** Start of Dataset excerpt **
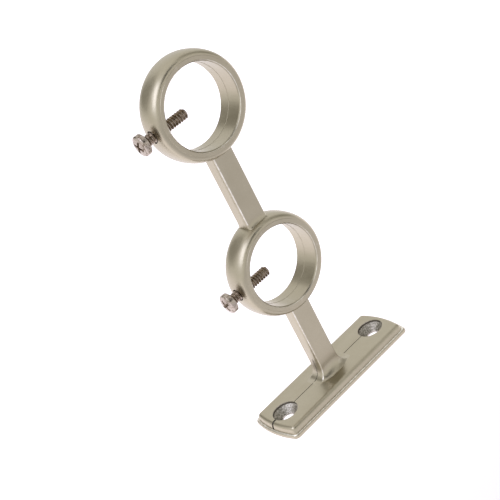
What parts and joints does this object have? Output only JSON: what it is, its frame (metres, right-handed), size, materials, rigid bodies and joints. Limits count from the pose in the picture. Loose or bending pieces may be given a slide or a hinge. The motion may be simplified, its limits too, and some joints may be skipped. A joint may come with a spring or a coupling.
{
  "type": "curtain pole bracket",
  "caption": "Double curtain pole bracket: an oblong moulded wall plate, a flat arm on a flared foot and domed pole rings, each with a cross head clamp screw.",
  "frame": {"origin": "middle of the plate's back face, which lies against the wall", "axes": "+X along the poles, +Y along the plate's long side, away from the clamp screws' heads, +Z out from the wall"},
  "size_m": [0.024, 0.065, 0.137],
  "materials": {
    "satin_nickel": "satin nickel plating with a warm champagne tone on a zinc casting",
    "screw_nickel": "bright nickel plated steel, with dull brown in the thread's roots"
  },
  "bodies": {
    "bracket": {"bracket_body": "satin_nickel"},
    "lower_screw": {"lower_clamp_screw": "screw_nickel"},
    "upper_screw": {"upper_clamp_screw": "screw_nickel"}
  },
  "joints": [
    {"name": "lower_screw_slide", "type": "slide", "parent": "bracket", "child": "lower_screw", "axis": [0, 1, 0], "range_m": [-0.011, 0.0033]},
    {"name": "upper_screw_slide", "type": "slide", "parent": "bracket", "child": "upper_screw", "axis": [0, 1, 0], "range_m": [-0.011, 0.0033]}
  ]
}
** End of Dataset excerpt **
- To be done
Nothing in the data may differ; print all of it exactly as written.

- Complete output
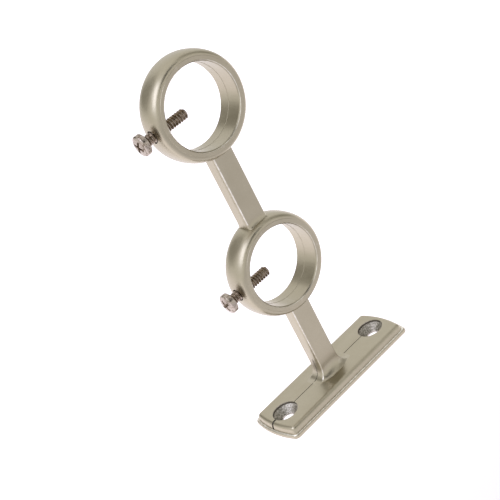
What parts and joints does this object have? Output only JSON: what it is, its frame (metres, right-handed), size, materials, rigid bodies and joints. Limits count from the pose in the picture. Loose or bending pieces may be given a slide or a hinge. The motion may be simplified, its limits too, and some joints may be skipped. A joint may come with a spring or a coupling.
{
  "type": "curtain pole bracket",
  "caption": "Double curtain pole bracket: an oblong moulded wall plate, a flat arm on a flared foot and domed pole rings, each with a cross head clamp screw.",
  "frame": {"origin": "middle of the plate's back face, which lies against the wall", "axes": "+X along the poles, +Y along the plate's long side, away from the clamp screws' heads, +Z out from the wall"},
  "size_m": [0.024, 0.065, 0.137],
  "materials": {
    "satin_nickel": "satin nickel plating with a warm champagne tone on a zinc casting",
    "screw_nickel": "bright nickel plated steel, with dull brown in the thread's roots"
  },
  "bodies": {
    "bracket": {"bracket_body": "satin_nickel"},
    "lower_screw": {"lower_clamp_screw": "screw_nickel"},
    "upper_screw": {"upper_clamp_screw": "screw_nickel"}
  },
  "joints": [
    {"name": "lower_screw_slide", "type": "slide", "parent": "bracket", "child": "lower_screw", "axis": [0, 1, 0], "range_m": [-0.011, 0.0033]},
    {"name": "upper_screw_slide", "type": "slide", "parent": "bracket", "child": "upper_screw", "axis": [0, 1, 0], "range_m": [-0.011, 0.0033]}
  ]
}